Вместо этого его рука скользнула вниз по моей шее и ключицам. За ней последовал его рот. Его поцелуи были горячими и тягучими. Щетина колола мою плоть, а зубы кусали, вызывая во мне дрожь.
Он добрался до моих грудей. И снова уставился на них, поглаживая соски.
Я вздрогнула, когда он заговорил.
— Ты кормила нашего сына этой грудью?
Вопрос был настолько неожиданным, что я не смогла ничего сделать, кроме как кивнуть. Рука сомкнулась на одном из них, слегка сжав его, а затем его рот обхватил мой сосок. Язык был шокирующе горячим после холодного воздуха комнаты. Он гладил мой сосок языком, посасывая и покусывая его, втягивая зубами. Меня охватило смущение. Мое тело было совсем не таким, как семь лет назад. На нем были места, которые я прятала от него прошлой ночью с помощью стратегически правильно расположенных рук. Стали видны участки на теле, которые он мог пропустить во время нашей погони при луне. Грудь обвисла, появились растяжки, не говоря уже о линиях на животе и легкой морщинистости вокруг шрама от кесарева сечения. Это были трудные роды.
— Я и не подозревал, что девушка, которую я знал, может стать еще красивее… — Он оторвался, когда обе груди были хорошо обработанными, розовыми и ноющими. — Но вот мы здесь.
Он двинулся вниз. Я была такой мокрой, что чувствовала, как мое желание стекает по бедрам, капая на кровать и смачивая простыни. Он проделал путь вниз по моему телу и остановился на животе. Я согнула ноги, инстинктивно втягивая его. Так я делала всякий раз, когда эта особо уязвимая часть моего тела оказывалась под чужим взглядом, что в наши дни случалось только на пляже.
— Не прячься от меня, lastochka. Не смей. Это тело все еще мое. Мой приз. Никогда не забывай об этом. — Его губы нашли шрам. Он задержался над ним, проводя губами взад-вперед.

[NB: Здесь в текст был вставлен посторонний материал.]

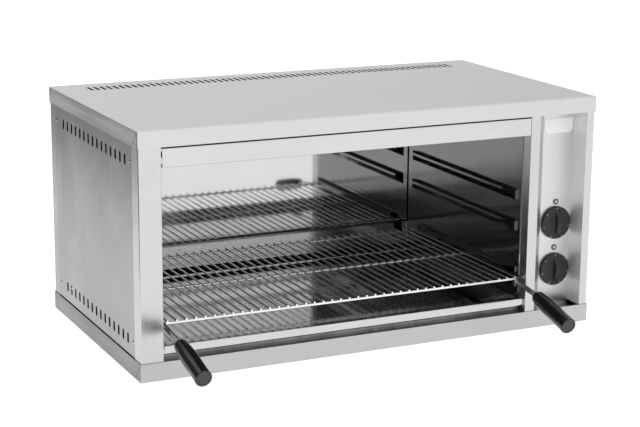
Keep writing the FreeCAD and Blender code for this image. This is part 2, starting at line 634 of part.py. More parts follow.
pass_d = [ELEM_D0 + i * ELEM_PITCH for i in range(8)]
for name, x in (("left", 160.0), ("middle", 360.0), ("right", 560.0)):
    p = bx(x, x + 1.2, 38.0, 402.0, ELEM_Z - 9.0, CEIL_Z - 0.1)
    p = fused(p, bx(x, x + 14.0, 38.0, 402.0, CEIL_Z - 1.1, CEIL_Z - 0.1))
    tools = [cyl(x - 1, d, ELEM_Z, ELEM_R + 0.35, 4, X1) for d in pass_d]
    tools += [bx(x - 1, x + 3, d + 12, d + 36, ELEM_Z - 10, ELEM_Z + 12) for d in pass_d[:-1]]
    save("element_hanger_%s" % name, cut_many(p, tools))

# ---------------------------------------------------------------------------
# control panel, badge plate, knobs, regulators, lamps
# ---------------------------------------------------------------------------
p = bx(BAY_L - 3.0, XR - 3.0, PANEL_D, PANEL_D + T, BAY_Z - T, BODY_Z1)
p = fused(p, prism_z([(STRIP_R + 3.0, 3.0), (BAY_R - 0.3, 3.0), (BAY_R - 0.3, PANEL_D + 0.1), (BAY_L + 0.3, PANEL_D + 0.1)],
                     BAY_Z - T, BAY_Z))
tools = [cyl(KNOB_X, PANEL_D - 2, z, 5.0, 6, Y1) for z in KNOB_Z]
tools += [cyl(KNOB_X, PANEL_D - 2, z, 4.2, 6, Y1) for z in LAMP_Z]
tools.append(bx(W - 13.0, W, PANEL_D - 5, PANEL_D + 5, 0, BODY_Z0 + 0.5))
save("control_panel", cut_many(p, tools))

# blank plate: wide at the top, lower corners well rounded
bw = 28.3
zt, zb = 345.0, 320.0
bc = 754.0
p = bx(bc - bw, bc + bw, PANEL_D - 0.6, PANEL_D - 0.02, zb, zt)
for sx in (-1, 1):
    for zz, r in ((zb, 11.0), (zt, 2.0)):
        a = P(bc + sx * bw, 0, 0).x
        p = p.makeFillet(r, edges_where(p, lambda q, a=a, zz=zz: all(near(v.x, a) and near(v.z, zz) for v in q)))
save("blank_badge", p)

SKIRT_D1 = PANEL_D - 1.0     # rear of the knob's skirt
SKIRT_D0 = SKIRT_D1 - 5.0    # its face
FIN_H = 10.0
FIN_W = 8.0
FIN_L = 44.0
FIN_R = 4.6                  # hollow at the foot of the grip bar
for name, z, zl in (("upper", KNOB_Z[0], LAMP_Z[0]), ("lower", KNOB_Z[1], LAMP_Z[1])):
    k = Part.makeCylinder(KNOB_R, 5.0, P(KNOB_X, SKIRT_D0, z), Y1)
    front = P(0, SKIRT_D0, 0).y
    k = k.makeFillet(1.2, [e for e in k.Edges if e.Curve.TypeId == "Part::GeomCircle" and near(e.Vertexes[0].Y, front)])
    # arched grip bar with hollow flanks
    h = FIN_H
    R = ((FIN_L / 2) ** 2 + h ** 2) / (2 * h)
    w = FIN_W / 2
    c45 = FIN_R * (1 - math.sqrt(0.5))
    Q = lambda x, y: P(KNOB_X + x, SKIRT_D0 - y, z - 30)
    outline = [Part.makeLine(Q(-w - FIN_R, -0.8), Q(-w - FIN_R, 0)),
               Part.Arc(Q(-w - FIN_R, 0), Q(-w - c45, c45), Q(-w, FIN_R)).toShape(),
               Part.makeLine(Q(-w, FIN_R), Q(-w, h + 2)), Part.makeLine(Q(-w, h + 2), Q(w, h + 2)), Part.makeLine(Q(w, h + 2), Q(w, FIN_R)),
               Part.Arc(Q(w, FIN_R), Q(w + c45, c45), Q(w + FIN_R, 0)).toShape(),
               Part.makeLine(Q(w + FIN_R, 0), Q(w + FIN_R, -0.8)), Part.makeLine(Q(w + FIN_R, -0.8), Q(-w - FIN_R, -0.8))]
    fin = Part.Face(Part.Wire(outline)).extrude(Z1 * 60)
    disc = Part.makeCylinder(R, 24.0, P(KNOB_X - 12.0, SKIRT_D0 - h + R, z), X1)
    fin = fin.common(disc)
    tip = [e for e in fin.Edges if e.Curve.TypeId == "Part::GeomCircle" and near(e.Curve.Radius, R)
           and all(near(abs(v.X - P(KNOB_X, 0, 0).x), w) for v in e.Vertexes)]
    try:
        fin = fin.makeFillet(0.9, tip)
    except Exception:
        print("fin fillet skipped", len(tip))
    k = k.fuse(fin).removeSplitter()
    # hub at the back, bored for the spindle
    k = k.cut(cyl(KNOB_X, SKIRT_D0 - 6.0, z, 3.03, 20, Y1))
    save("%s_knob" % name, k)
    # spindle turns with the knob
    s = Part.makeCylinder(3.0, 44.0, P(KNOB_X, SKIRT_D0 - 5.8, z), Y1)
    save("%s_knob_shaft" % name, s)
    # energy regulator behind the panel
    b0 = PANEL_D + T + 0.1
    body = bx(KNOB_X - 19, KNOB_X + 19, b0, b0 + 34.0, z - 21, z + 21)
    body = body.makeFillet(2.0, edges_where(body, lambda q: near(q[0].x, q[1].x) and near(q[0].z, q[1].z)))
    neck = Part.makeCylinder(4.85, b0 - PANEL_D + 0.6 + 0.5, P(KNOB_X, PANEL_D - 0.6, z), Y1)
    body = body.fuse(neck).removeSplitter()
    for tx in (-10, 10):
        for tz in (-14, 0, 14):
            body = body.fuse(bx(KNOB_X + tx - 3.1, KNOB_X + tx + 3.1, b0 + 33.9, b0 + 42.0, z + tz - 0.4, z + tz + 0.4))
    body = body.cut(cyl(KNOB_X, PANEL_D - 2, z, 3.05, 2 + 33.0 + 1.6, Y1)).removeSplitter()
    save("%s_regulator" % name, body)
    # pilot lamp
    bez = cyl(KNOB_X, PANEL_D - 1.4, zl, 5.1, 1.38, Y1)
    f0 = P(0, PANEL_D - 1.4, 0).y
    bez = bez.makeFillet(0.6, [e for e in bez.Edges if e.Curve.TypeId == "Part::GeomCircle" and near(e.Vertexes[0].Y, f0)])
    bez = bez.fuse(cyl(KNOB_X, PANEL_D - 0.5, zl, 4.1, 15.0, Y1)).removeSplitter()
    bez = bez.cut(cyl(KNOB_X, PANEL_D - 3, zl, 2.45, 30, Y1))
    save("%s_lamp_bezel" % name, bez)
    lens = cyl(KNOB_X, PANEL_D - 1.7, zl, 2.4, 8.0, Y1)
    f1 = P(0, PANEL_D - 1.7, 0).y
    lens = lens.makeFillet(1.0, [e for e in lens.Edges if e.Curve.TypeId == "Part::GeomCircle" and near(e.Vertexes[0].Y, f1)])
    save("%s_lamp_lens" % name, lens)

# ---------------------------------------------------------------------------
# electrics in the right hand compartment
# ---------------------------------------------------------------------------
tb = bx(702.0, 766.0, 414.0, 436.5, 84.0, 108.0)
tools = []
for i in range(5):
    x = 709.5 + i * 12.3
    tools.append(cyl(x, 410.0, 96.0, 2.6, 8.0, Y1))
    tools.append(bx(x - 3.4, x + 3.4, 417.0, 433.0, 82.0, 87.0))
save("terminal_block", cut_many(tb, tools))

gl = Part.makeCylinder(14.0, 5.0, P(GLAND_X, DB + 0.02, GLAND_Z), Y1)
hexp = []
for i in range(6):
    a = math.radians(60 * i)
    hexp.append((GLAND_X + 13.0 * math.cos(a), GLAND_Z + 13.0 * math.sin(a)))
gl = gl.fuse(prism_d(hexp, DB + 4.9, DB + 12.0))
gl = gl.fuse(Part.makeCone(11.5, 8.5, 8.0, P(GLAND_X, DB + 11.9, GLAND_Z), Y1))
gl = gl.fuse(Part.makeCylinder(10.0, 12.0, P(GLAND_X, DB - 11.5, GLAND_Z), Y1)).removeSplitter()
gl = gl.cut(Part.makeCylinder(5.2, 60.0, P(GLAND_X, DB - 20, GLAND_Z), Y1))
save("cable_gland", gl)
hexp = []
for i in range(6):
    a = math.radians(60 * i + 30)
    hexp.append((GLAND_X + 15.5 * math.cos(a), GLAND_Z + 15.5 * math.sin(a)))
nut = prism_d(hexp, DB - TI - 5.2, DB - TI - 0.05).cut(cyl(GLAND_X, DB - 20, GLAND_Z, 10.05, 30, Y1))
save("cable_gland_nut", nut)

hexp = []
for i in range(6):
    a = math.radians(60 * i)
    hexp.append((EARTH_X + 5.6 * math.cos(a), EARTH_Z + 5.6 * math.sin(a)))
eb = Part.makeCylinder(3.0, 22.0, P(EARTH_X, DB - 9.0, EARTH_Z), Y1).fuse(prism_d(hexp, DB + 0.05, DB + 4.0)).removeSplitter()
save("earth_bolt", eb)

# heat shield between the cavity and the electrics
p = bx(688.0, 689.0, 44.0, 432.0, BODY_Z0 + 0.3, 372.0)
p = fused(p, bx(688.0, 699.0, 44.0, 432.0, BODY_Z0 + 0.3, BODY_Z0 + 1.3))
p = cut_many(p, [cyl(685, d, ELEM_Z, 9.0, 8, X1) for d in ends_d])
save("heat_shield", p)

# hanger tabs that tie the cavity walls to the side panels, seen through a slot
for side in ("left", "right"):
    dc = SLOT_D0 + 9 * SLOT_PITCH
    if side == "left":
        p = fused(bx(XL + TI + 0.6, XL + TI + 1.8, dc - 8, dc + 8, 314.0, 352.0),
                  bx(XL + TI + 0.6, WALL_L - TI - 0.1, dc - 8, dc + 8, 314.0, 315.2),
                  bx(WALL_L - TI - 1.3, WALL_L - TI - 0.1, dc - 8, dc + 8, 296.0, 315.2))
    else:
        p = fused(bx(XR - TI - 1.8, XR - TI - 0.6, dc - 8, dc + 8, 314.0, 352.0),
                  bx(XR - TI - 30.0, XR - TI - 0.6, dc - 8, dc + 8, 314.0, 315.2))
    save("%s_hanger_tab" % side, p)
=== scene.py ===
import json
import math

import bmesh
import bpy
from mathutils import Matrix, Vector


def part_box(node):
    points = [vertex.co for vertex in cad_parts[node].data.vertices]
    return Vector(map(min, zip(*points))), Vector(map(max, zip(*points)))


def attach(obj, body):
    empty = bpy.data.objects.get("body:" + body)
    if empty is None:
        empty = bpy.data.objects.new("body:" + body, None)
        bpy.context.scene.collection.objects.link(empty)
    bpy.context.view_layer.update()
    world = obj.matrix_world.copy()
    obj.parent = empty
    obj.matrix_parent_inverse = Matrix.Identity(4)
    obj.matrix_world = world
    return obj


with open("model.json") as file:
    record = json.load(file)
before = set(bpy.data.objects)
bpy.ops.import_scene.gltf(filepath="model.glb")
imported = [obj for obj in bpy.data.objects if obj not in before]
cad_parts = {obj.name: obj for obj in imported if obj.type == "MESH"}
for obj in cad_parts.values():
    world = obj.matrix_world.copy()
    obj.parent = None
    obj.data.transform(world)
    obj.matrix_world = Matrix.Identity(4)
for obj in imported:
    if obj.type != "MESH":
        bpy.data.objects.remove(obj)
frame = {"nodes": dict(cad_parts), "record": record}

ROOM = 0.05
OVERHEAD = 1.2
COVE = 0.85
SOFT = 1.0
WALLS = 0.7
TOP_W = 10.0
CARD_X, CARD_H, CARD_C = -0.95, 0.7, 0.14
FRONT_W = 26.0
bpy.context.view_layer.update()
nodes = frame["nodes"]


# ---------------------------------------------------------------------------
# node helpers
# ---------------------------------------------------------------------------
class Mat:
    """A small wrapper round a node material."""

    def __init__(self, name):
        self.m = bpy.data.materials.new(name)
        self.m.use_nodes = True
        self.t = self.m.node_tree
        self.t.nodes.clear()
        self.out = self.add("ShaderNodeOutputMaterial")
        self.b = self.add("ShaderNodeBsdfPrincipled")
        self.link(self.b.outputs[0], self.out.inputs["Surface"])

    def add(self, kind, **kw):
        n = self.t.nodes.new(kind)
        for k, v in kw.items():
            setattr(n, k, v)
        return n

    def link(self, a, b):
        self.t.links.new(a, b)

    def set(self, **kw):
        for k, v in kw.items():
            self.b.inputs[k.replace("_", " ")].default_value = v
        return self

    def coords(self, scale=(1, 1, 1), loc=(0, 0, 0), rot=(0, 0, 0)):
        tc = self.add("ShaderNodeTexCoord")
        mp = self.add("ShaderNodeMapping")
        mp.inputs["Scale"].default_value = scale
        mp.inputs["Location"].default_value = loc
        mp.inputs["Rotation"].default_value = rot
        self.link(tc.outputs["Object"], mp.inputs["Vector"])
        return mp.outputs["Vector"]

    def noise(self, vec, scale=1.0, detail=2.0, rough=0.5, distortion=0.0):
        n = self.add("ShaderNodeTexNoise")
        n.inputs["Scale"].default_value = scale
        n.inputs["Detail"].default_value = detail
        n.inputs["Roughness"].default_value = rough
        n.inputs["Distortion"].default_value = distortion
        self.link(vec, n.inputs["Vector"])
        return n.outputs["Fac"]

    def rng(self, v, a, b, lo=0.0, hi=1.0, kind="LINEAR"):
        n = self.add("ShaderNodeMapRange", interpolation_type=kind)
        n.inputs["From Min"].default_value = lo
        n.inputs["From Max"].default_value = hi
        n.inputs["To Min"].default_value = a
        n.inputs["To Max"].default_value = b
        self.link(v, n.inputs["Value"])
        return n.outputs["Result"]

    def math(self, op, a, b=None, clamp=False):
        n = self.add("ShaderNodeMath", operation=op, use_clamp=clamp)
        for i, v in enumerate((a, b)):
            if v is None:
                continue
            if isinstance(v, (int, float)):
                n.inputs[i].default_value = v
            else:
                self.link(v, n.inputs[i])
        return n.outputs[0]

    def mix(self, fac, c1, c2):
        n = self.add("ShaderNodeMix", data_type="RGBA")
        for i, v in ((6, c1), (7, c2)):
            if isinstance(v, tuple):
                n.inputs[i].default_value = v + (1.0,) if len(v) == 3 else v
            else:
                self.link(v, n.inputs[i])
        if isinstance(fac, (int, float)):
            n.inputs[0].default_value = fac
        else:
            self.link(fac, n.inputs[0])
        return n.outputs[2]

    def facing(self, direction, lo, hi):
        """1 where the surface, in its own object's space, faces that direction."""
        tc = self.add("ShaderNodeTexCoord")
        dot = self.add("ShaderNodeVectorMath", operation="DOT_PRODUCT")
        self.link(tc.outputs["Normal"], dot.inputs[0])
        dot.inputs[1].default_value = direction
        return self.rng(dot.outputs["Value"], 0.0, 1.0, lo, hi, "SMOOTHSTEP")

    def bump(self, height, strength, dist, normal=None):
        n = self.add("ShaderNodeBump")
        n.inputs["Strength"].default_value = strength
        n.inputs["Distance"].default_value = dist
        self.link(height, n.inputs["Height"])
        if normal is not None:
            self.link(normal, n.inputs["Normal"])
        return n.outputs["Normal"]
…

Я чувствовала себя обязанной как-то объяснить.
— Это были трудные роды. У него было тазовое предлежание, — начала я. Медицинский термин звучал совершенно неуместно в интимной атмосфере между нами.
— Ты была одна? — Вопрос Николая застал меня врасплох.

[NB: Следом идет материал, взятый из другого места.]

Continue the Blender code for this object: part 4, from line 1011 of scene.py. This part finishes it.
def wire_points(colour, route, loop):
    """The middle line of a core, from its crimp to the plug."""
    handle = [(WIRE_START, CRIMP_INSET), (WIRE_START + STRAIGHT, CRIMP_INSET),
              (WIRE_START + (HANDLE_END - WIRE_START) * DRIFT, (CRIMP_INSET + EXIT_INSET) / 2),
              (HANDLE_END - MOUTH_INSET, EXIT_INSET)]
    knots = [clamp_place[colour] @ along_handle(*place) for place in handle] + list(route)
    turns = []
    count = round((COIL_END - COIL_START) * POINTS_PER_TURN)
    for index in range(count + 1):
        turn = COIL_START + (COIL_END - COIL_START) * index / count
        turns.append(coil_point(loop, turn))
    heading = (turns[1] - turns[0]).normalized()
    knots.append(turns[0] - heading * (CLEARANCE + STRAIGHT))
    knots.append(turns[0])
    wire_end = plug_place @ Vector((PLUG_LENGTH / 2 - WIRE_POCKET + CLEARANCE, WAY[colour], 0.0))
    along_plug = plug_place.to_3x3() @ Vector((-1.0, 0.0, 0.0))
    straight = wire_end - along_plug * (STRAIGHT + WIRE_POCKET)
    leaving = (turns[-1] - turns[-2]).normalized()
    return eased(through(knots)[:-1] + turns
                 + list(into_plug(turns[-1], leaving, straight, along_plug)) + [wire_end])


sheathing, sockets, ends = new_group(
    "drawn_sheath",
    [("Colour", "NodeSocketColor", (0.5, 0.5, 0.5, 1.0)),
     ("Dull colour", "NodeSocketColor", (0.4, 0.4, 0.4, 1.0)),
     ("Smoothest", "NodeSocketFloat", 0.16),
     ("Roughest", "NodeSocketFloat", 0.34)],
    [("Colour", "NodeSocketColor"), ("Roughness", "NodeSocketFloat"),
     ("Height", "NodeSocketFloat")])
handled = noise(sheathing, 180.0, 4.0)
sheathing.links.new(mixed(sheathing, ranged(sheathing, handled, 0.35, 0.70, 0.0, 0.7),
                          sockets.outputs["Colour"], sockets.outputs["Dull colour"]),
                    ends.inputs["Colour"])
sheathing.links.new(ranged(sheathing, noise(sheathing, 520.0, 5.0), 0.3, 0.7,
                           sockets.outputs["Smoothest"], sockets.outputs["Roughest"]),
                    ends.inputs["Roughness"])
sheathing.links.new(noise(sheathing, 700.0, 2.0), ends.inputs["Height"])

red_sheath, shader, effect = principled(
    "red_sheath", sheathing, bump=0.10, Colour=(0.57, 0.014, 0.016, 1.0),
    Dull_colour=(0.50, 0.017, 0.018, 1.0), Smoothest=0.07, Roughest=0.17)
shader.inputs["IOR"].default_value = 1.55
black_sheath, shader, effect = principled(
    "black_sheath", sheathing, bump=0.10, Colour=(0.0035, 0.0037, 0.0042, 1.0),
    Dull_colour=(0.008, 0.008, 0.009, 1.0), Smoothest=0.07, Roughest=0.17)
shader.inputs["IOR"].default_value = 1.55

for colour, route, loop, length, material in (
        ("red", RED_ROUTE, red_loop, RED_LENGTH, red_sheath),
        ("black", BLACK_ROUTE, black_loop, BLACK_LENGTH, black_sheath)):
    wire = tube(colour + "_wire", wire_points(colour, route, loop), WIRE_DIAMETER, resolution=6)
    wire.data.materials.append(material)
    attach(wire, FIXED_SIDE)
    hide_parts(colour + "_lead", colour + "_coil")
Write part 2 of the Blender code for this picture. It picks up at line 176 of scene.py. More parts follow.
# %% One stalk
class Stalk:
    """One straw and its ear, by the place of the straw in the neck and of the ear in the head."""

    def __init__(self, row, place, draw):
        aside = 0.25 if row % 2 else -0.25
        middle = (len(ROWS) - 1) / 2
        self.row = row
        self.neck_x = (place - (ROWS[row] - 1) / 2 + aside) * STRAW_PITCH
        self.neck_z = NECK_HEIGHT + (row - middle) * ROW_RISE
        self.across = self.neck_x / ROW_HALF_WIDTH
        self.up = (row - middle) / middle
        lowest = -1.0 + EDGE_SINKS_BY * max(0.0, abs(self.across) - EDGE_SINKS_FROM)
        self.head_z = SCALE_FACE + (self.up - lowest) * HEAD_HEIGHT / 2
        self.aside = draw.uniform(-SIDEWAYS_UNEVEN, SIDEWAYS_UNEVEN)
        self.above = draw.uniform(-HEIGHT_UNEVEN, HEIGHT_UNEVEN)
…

— Я не помню, как проходило кесарево. Слишком устала, — призналась я.
Роды прошли в боли и страхе, и теперь воспоминания о них были смутными. Схватки начались внезапно, и к тому времени, как Кьяра и Анджело узнали об этом, все было кончено. Единственное, что запечатлелось в моей памяти ярче всех звезд на небе, — это момент, когда медсестра положила Лео мне на грудь. Туман рассеялся, усталость прошла, и все остальное перестало иметь значение.
— Да, я была сначала одна, а потом нет… — бормотала я бессмысленные слова, потерявшись в удовольствии.
Его губы скользнули вдоль шрама, оставляя на ходу поцелуи.
— Моя храбрая, сильная lastochka. Теперь ты не одна и никогда больше не будешь.
С этими словами он широко раздвинул мои колени и лизнул по центру. Низко зарычав, он прижался всем лицом к моей киске, его язык проник глубоко внутрь, облизывая так, будто он хотел выпить меня до дна.
— Чье кольцо на тебе было? — он отстранился, чтобы спросить. — Только не говори мне снова, что носила его просто для видимости.
Я потянулась к его лицу своими бедрами, требуя больше этого восхитительного давления. Он снова начал лизать меня, и я запустила пальцы в его волосы.
— Ты не слишком присматривался к нему, да? Догадайся сам.
Николай прикусил внутреннюю поверхность моего бедра. Я застонала.
— Больше никаких секретов. — Он снова укусил меня, заставив рассмеяться.
— Оно твое. Разве ты не видел? Я всегда была твоей, — выпалила я и тут же покраснела. К счастью, было слишком темно, чтобы Николай мог заметить.
Его ухмылка напротив моего бедра подсказала мне, что он все равно понял.
— И ты не подумала сказать мне, когда я впервые нашел тебя? Хммм?
— Ты не очень-то шел на контакт. — Его язык вернулся к моему клитору, описывая неровные круги. — Я была напугана. Боялась, что ты никогда меня не простишь.
Он хмыкнул в мою кожу.
— Ты уже должна была понять… Я прощу тебе все. Изуродуй мне лицо, заколи своим liccasapuni, сдай меня копам… Я всегда прощу тебя. Я никогда не позволю тебе упасть, помнишь?